To restrict results on certain types is dependent on the implementation of the Reconciliation Service API. Some may even let you use (a subset of) the Elastic Search Query Language or SPARQL-Features.
As you provide QIDs as example I suppose you are working with Wikidata or a Wikibase Service?
Just try using OpenRefine's record structure for this. Here is an example:
name
type
france
city
country
paris
city
country
The column name is used for reconciliation and the column type as additional column restricted on P31.
In other terms (simplified): multiple values in a record structure are basically used as OR concatenated values, whereas values in multiple columns are considered AND concatenated.

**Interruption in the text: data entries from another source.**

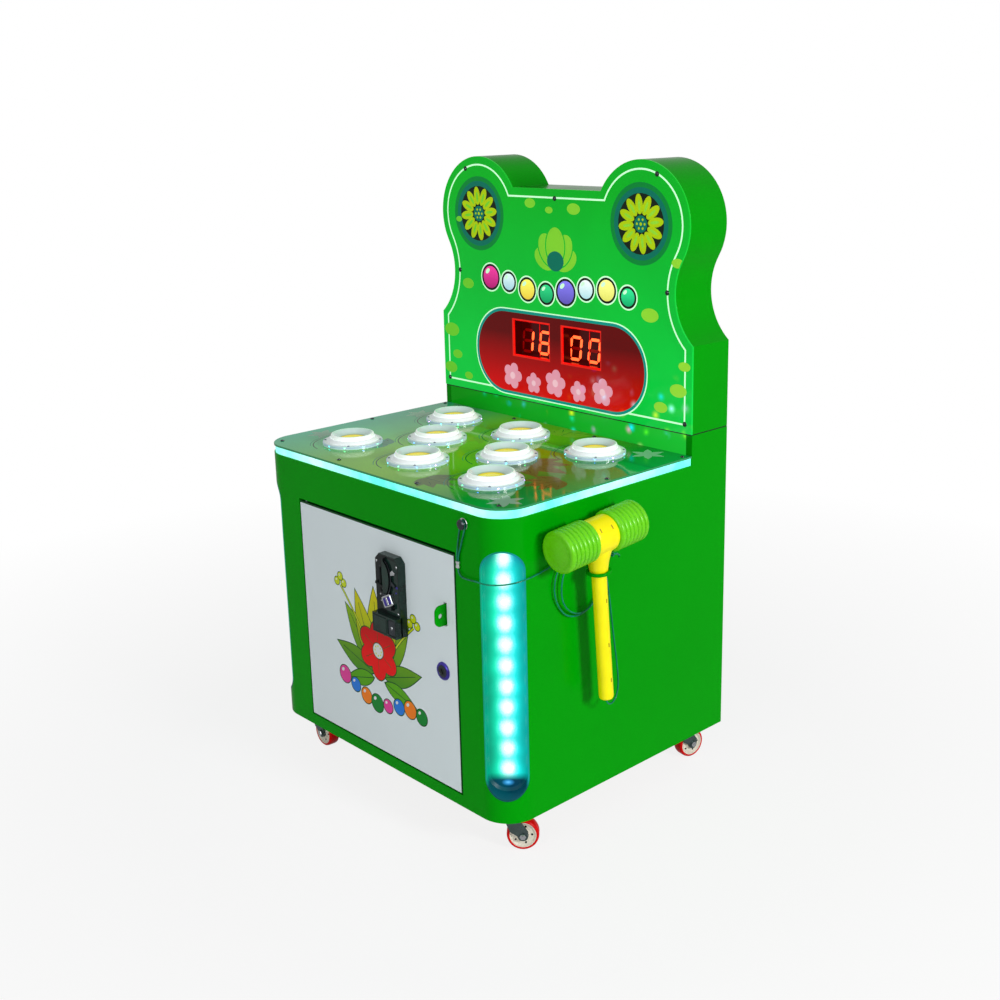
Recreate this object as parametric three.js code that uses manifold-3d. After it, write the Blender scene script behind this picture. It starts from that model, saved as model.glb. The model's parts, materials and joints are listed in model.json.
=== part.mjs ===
// Mole pounding arcade machine: cabinet with eight lit moles, score sign, coin door and a tethered mallet.
// Millimetres, +Z up, the front faces -Y. Pieces are drawn with the floor at zero and the cabinet centred,
// and the last lines move the origin to the middle of the footprint.
import * as THREE from 'three';
import { mergeVertices } from 'three/addons/utils/BufferGeometryUtils.js';
import Module from 'manifold-3d';

const wasm = await Module();
wasm.setup();

// Clearances and the drawing fineness
const seatGap = 0.3;
const runGap = 0.6;
const overrun = 2;
const roundSegments = 16;
const smallSegments = 8;
const arcSegments = 6;
const lampSegments = 3;
const cordSteps = 80;
const eyeSteps = 26;
const gapSamples = 1200;
const gapSkip = 20;
const armSteps = 7;

// Cabinet
const cabinetWidth = 600;
const cabinetDepth = 500;
const undersideHeight = 68;
const sideTop = 542.5;
const riserRise = 50.3;
const boardThickness = 12;
const cornerRadius = 51.5;
const shellReach = 60;
const columnDepth = 88.3;
const riserDrop = 60;
const halfWidth = cabinetWidth / 2;
const frontY = -cabinetDepth / 2;
const backY = cabinetDepth / 2;
const innerX = halfWidth - boardThickness;
const innerFrontY = frontY + boardThickness;
const innerBackY = backY - boardThickness;
const shellBackY = frontY + shellReach;
const riserY = backY - columnDepth;
const seamHeight = sideTop + riserRise;
const cornerX = halfWidth - cornerRadius;
const cornerY = frontY + cornerRadius;

// Playfield: printed board, light strip round its edge and a clear cover
const stripHeight = 12.5;
const stripWidth = 6;
const stripInset = 2;
const coverThickness = 3;
const coverBottom = sideTop + stripHeight;
const coverTop = coverBottom + coverThickness;

// Moles
const moleSideSetback = 126;
const moleFrontSetback = 98;
const moleBackSetback = 89.7;
const molePitch = halfWidth - moleSideSetback;
const moleFrontRowY = frontY + moleFrontSetback;
const moleBackRowY = riserY - moleBackSetback;
const moleRowCentre = (moleFrontRowY + moleBackRowY) / 2;
const moleRowPitch = (moleBackRowY - moleFrontRowY) / 2;
const moleRowShares = [[-1, 0, 1], [-0.5, 0.5], [-1, 0, 1]];
const moleRadius = 36;
const moleRimHeight = 17.5;
const moleDiscRadius = 25;
const moleDiscHeight = 9.8;
const moleWall = 3;
const moleRimRound = 2.5;
const moleCrestShares = [0.25, 0.67];
const moleLipWidth = 3;
const moleLipHeight = 5;
const moleStemRadius = 6;
const moleTravel = 6;
const moleHole = moleRadius + runGap;
const flangeRadius = 50;
const flangeHeight = 5.5;
const flangeEdge = 1;
const collarHeight = 11;
const collarFoot = 43;
const collarWall = 2;
const switchBoardThickness = 6;
const switchBoardMargin = 36;
const switchPostRadius = 8;
const standoffRadius = 5;
const standoffSetback = 12;

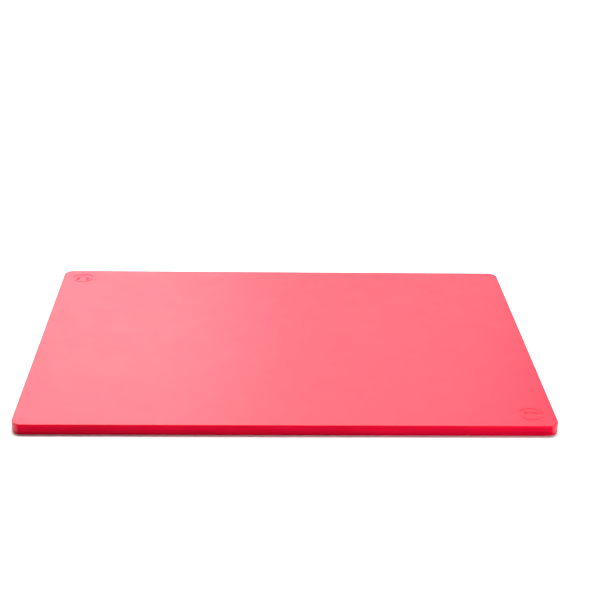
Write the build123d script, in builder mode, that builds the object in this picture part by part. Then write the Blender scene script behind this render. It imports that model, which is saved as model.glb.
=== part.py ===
from build123d import *

import os

# A reversible catering cutting board: one solid slab of red polyethylene.
# The board lies flat. +X runs along its long side, +Y from its front edge to its back edge and +Z up.
# The origin is the middle of the underside, where the board rests. Lengths are in millimetres.

# Driving dimensions of the slab
LENGTH = 600.0
WIDTH = 450.0
THICKNESS = 12.7
CORNER_RADIUS = 12.0
RIM_RADIUS = 0.5

# A round mark is sunk into two opposite corners of each working face.
MARK_DIAMETER = 28.0
MARK_INSET = 27.0  # from the board's edges to the middle of the mark
MARK_DEPTH = 0.5
RING_WIDTH = 1.2

MARK_X = LENGTH / 2 - MARK_INSET
MARK_Y = WIDTH / 2 - MARK_INSET


def steer_head():
    """A plain steer's head in outline, the usual sign for raw meat."""
    poll = (0, 4.0)
    horn_top = (2.2, 4.0)
    horn_tip = (7.7, 8.6)
    horn_base = (4.0, 2.8)
    ear_top = (4.0, 2.1)
    ear_tip = (8.4, 0.8)
    ear_base = (4.3, -0.4)
    muzzle = (2.6, -6.4)
    chin = (0, -9.2)
    with BuildSketch() as head:
        with BuildLine():
            Line(poll, horn_top)
            ThreePointArc(horn_top, (5.7, 5.1), horn_tip)
            ThreePointArc(horn_tip, (7.6, 5.1), horn_base)
            Line(horn_base, ear_top)
            ThreePointArc(ear_top, (6.2, 2.1), ear_tip)
            ThreePointArc(ear_tip, (6.3, -0.6), ear_base)
            Line(ear_base, muzzle)
            ThreePointArc(muzzle, (1.9, -8.5), chin)
            mirror(about=Plane.YZ)
        make_face()
    return head.sketch


def round_mark():
    """The whole mark: the steer's head inside a thin ring."""
    radius = MARK_DIAMETER / 2
    with BuildSketch() as mark:
        Circle(radius)
        Circle(radius - RING_WIDTH, mode=Mode.SUBTRACT)
        add(steer_head())
    return mark.sketch


mark = round_mark()

with BuildPart() as cutting_board:
    with BuildSketch():
        RectangleRounded(LENGTH, WIDTH, CORNER_RADIUS)
    extrude(amount=THICKNESS)
    working_faces = cutting_board.faces().filter_by(Axis.Z)
    fillet(working_faces.edges(), RIM_RADIUS)

    # The board looks the same turned over about its long axis, or turned half round on the worktop.
    upper_side = Plane.XY.offset(THICKNESS)
    underside = Plane(origin=(0, 0, 0), x_dir=(1, 0, 0), z_dir=(0, 0, -1))
    for side in (upper_side, underside):
        with BuildSketch(side):
            with Locations(Location((MARK_X, -MARK_Y), 0), Location((-MARK_X, MARK_Y), 180)):
                add(mark)
        extrude(amount=-MARK_DEPTH, mode=Mode.SUBTRACT)

cutting_board.part.label = "cutting_board"
os.makedirs("parts", exist_ok=True)
export_step(cutting_board.part, "parts/cutting_board.step")
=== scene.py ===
"""The looks of the red catering cutting board: its fine mesh, its plastic, the floor, the lights and the camera.

Everything is in metres in the frame of the CAD model. +X runs along the board's long side, +Y from its
front edge to its back edge and +Z up; the board rests on z = 0.
"""

import math

import bmesh
import bpy
from mathutils import Matrix, Quaternion, Vector
from mathutils.geometry import delaunay_2d_cdt


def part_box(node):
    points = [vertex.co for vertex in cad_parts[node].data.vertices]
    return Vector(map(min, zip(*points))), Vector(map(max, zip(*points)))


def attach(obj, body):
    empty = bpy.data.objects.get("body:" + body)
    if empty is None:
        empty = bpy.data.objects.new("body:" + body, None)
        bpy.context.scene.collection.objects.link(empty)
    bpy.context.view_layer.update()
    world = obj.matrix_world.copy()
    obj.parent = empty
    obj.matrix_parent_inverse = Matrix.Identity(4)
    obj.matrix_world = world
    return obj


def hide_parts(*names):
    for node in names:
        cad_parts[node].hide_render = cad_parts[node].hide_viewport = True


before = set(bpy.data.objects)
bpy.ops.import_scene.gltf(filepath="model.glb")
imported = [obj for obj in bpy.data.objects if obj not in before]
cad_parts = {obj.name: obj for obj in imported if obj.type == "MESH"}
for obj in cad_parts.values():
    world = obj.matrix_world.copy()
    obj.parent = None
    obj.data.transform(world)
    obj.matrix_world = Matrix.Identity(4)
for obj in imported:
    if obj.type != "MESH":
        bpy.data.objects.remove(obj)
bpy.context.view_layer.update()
low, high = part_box("cutting_board")
MM = 0.001

# The slab, as in the CAD model
LENGTH, WIDTH, THICKNESS = high - low
CORNER_RADIUS = 12 * MM
RIM_RADIUS = 0.5 * MM
CORNER_STEPS = 20
RIM_STEPS = 5
SIDE_STEP = 20 * MM  # length of a mesh edge along the straight sides, and the pitch of the flat faces

# The round marks, as in the CAD model, with the soft shoulders that a hot stamp leaves
MARK_RADIUS = 14 * MM
MARK_INSET = 27 * MM
MARK_DEPTH = 0.5 * MM
RING_WIDTH = 1.2 * MM
SHOULDER = 0.2 * MM
SHOULDER_STEPS = 6
RING_POINTS = 120
HEAD_STEP = 0.35  # length of a mesh edge along the steer's head, in millimetres
MITRE_LIMIT = 2.0  # how much further than its sides a sharp corner's shoulder may reach

# The stage
FLOOR_SIZE = 2.8  # it ends while it is still white, and the surroundings go on from there
FLOOR_GAP = 0.02 * MM  # under the board, so that no two faces coincide
SURROUNDINGS_LIGHT = 0.12  # how strongly the surroundings light the board
SURROUNDINGS_SEEN = 1.2  # how bright they are to look at: plain white


# ---- Outlines: lists of (point, outward direction) in the plane, counter-clockwise

def turned(angle):
    """The unit vector at this angle from +X."""
    return Vector((math.cos(angle), math.sin(angle)))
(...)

You may still have the problem, that in the Wikidata there are more levels, like town or large village.
Thank you for your input. My question is a generalised question, which might confuse you. My specific use case is as follows:
It is a web form where the users makes a pre-defined query based on the information filled in the form. For instance, the user looks for people who were educated at somewhere, then fill the form:
1 User specifies a entity type (subject) with autosuggest: e.g. Q5 Human
2 User specifies a property with autosuggest: e.g. P69 educated at
3 User specifies an object entity with autosuggest according to the constraints of P69 (i.e. this is a list of possible entities in the object position: value-type constraint): e.g. Q2385804 educational institution)
4 Users get the result of a query (e.g. 100 people were found in which 2 people were educated at university X, 3 people were at research centre Y)
The point here is that third autosuggest limits the candidate entites based on the second autosuggest. So, in the step 3, the user will see only candidate entities in the autosuggest that are allowed for the property. This is useful, because, otherwise, you get no results very often.
Does this use case make sense?
Other use case may be: an autosuggest can be narrowed down to specified multiple entity types rather than any entity types (e.g. user select an entity from the list of candidates which are either castle or palace)
Thank you for your reply. Yes, I focus on Wikidata (for this question). Im rather using Reconciliation API than OpenRefine. My new comment above (use cases) may clarify what I am looking for, but I am not sure if it is feasible right now. In the documentation of Reconciliation API, I could not find if multiple types can be specified for autosuggest for an entity.
If there are workarounds, I would be more than happy to know them! Cheers
In version 0.2 of the protocol (which is the one OpenRefine 3.x uses so far), multiple types are allowed in a reconciliation query:
The specs say that the type field is an array, although the array structure can be omitted when it has a single element (which is the case in all the examples we give).
In the upcoming version of the protocol, we have been discussing about what to do about this type field. For now, the current draft has removed the support for multiple types (#109 and #115), specifying that the type field cannot be an array anymore. I am not sure it's a move in the right direction though, given that there seems to be high demand for this feature.
By the way, I have no idea to what extent the reconciliation services that are out there actually support multiple types.
It looks like the Wikidata one I wrote does, but obviously since OpenRefine does not support that, it's not a feature that has been very extensively tested.
The main limitation of specifying a type as an additional property (with "instance of", P31) is that the comparison of values will not automatically follow the "subclass of" (P279) links to compare values, which is what happens when you specify it as a type in OpenRefine's UI.
For instance:
if you reconcile "Berlin" against type "human settlement (Q486972)" you will successfully get "Berlin (Q64)" as first candidate
if you reconcile "Berlin" with additional property "instance of (P31)" "human settlement (Q486972)" then you will get "Berlin (Q614184)" (town in Maryland) as first candidate with score 100, and "Berlin (Q64)" (capital of Germany) will only appear further down in the list, with score 71.
This is because "Berlin (Q64)" does not have a "P31:Q486972" claim, but only to a subclass of human settlement. If you wanted to use the "sparql property paths" to solve this then you would need to know how many "P279" links there are between the type that is added on Q64 and "human settlement".
Is this behavior part of the Reconciliation Service Protocol Specification or dependent on the implementation of the Reconciliation Service part? Or something else (triple store technology, ...)?
That's purely down to the reconciliation service: it would totally be possible to change the Wikidata service to support following many P279 links when comparing property values for P31.
In general however (for other reconciliation services), the protocol specifications do not mandate that the notion of "type" that the service exposes has a counterpart as a "property". In the case of Wikidata it turns out that P31 exists for that, but I'm pretty sure there are services out there were there is no equivalent. In fact many services don't have any properties at all.
To be honest, I don't really understand this example 7 in the specs. Can you perhaps explain whatr it is trying to do and how it works?
Now, I experimented a few syntax with API (not OpenRefine), but with a partial success: I was able to put a list in the query syntax without an error, but the result was not what I wanted to see. I tried to see if I can specify two distinctive keywords (vienna and honda) for distinctive types (educational institution and car maker). Note I only changed the keywords in the following syntax.
@GO5IT that is likely a bug in the reconciliation service.
Example 7 in the specs does not demonstrate passing multiple types, instead it demonstrates how different sorts of property values can be passed in a reconciliation query. The query amounts to the following:
give up to 5 entities with a name similar to "Christel Hanewinckel", of type "DifferentiatedPerson" and whose "professionOrOccupation" matches either the string "Politik*" or the entity with id "wissenschaftler".
If you feel like it would be useful to add this sort of translation in the specs, I think it could make sense and could be suggested on the issue tracker for it.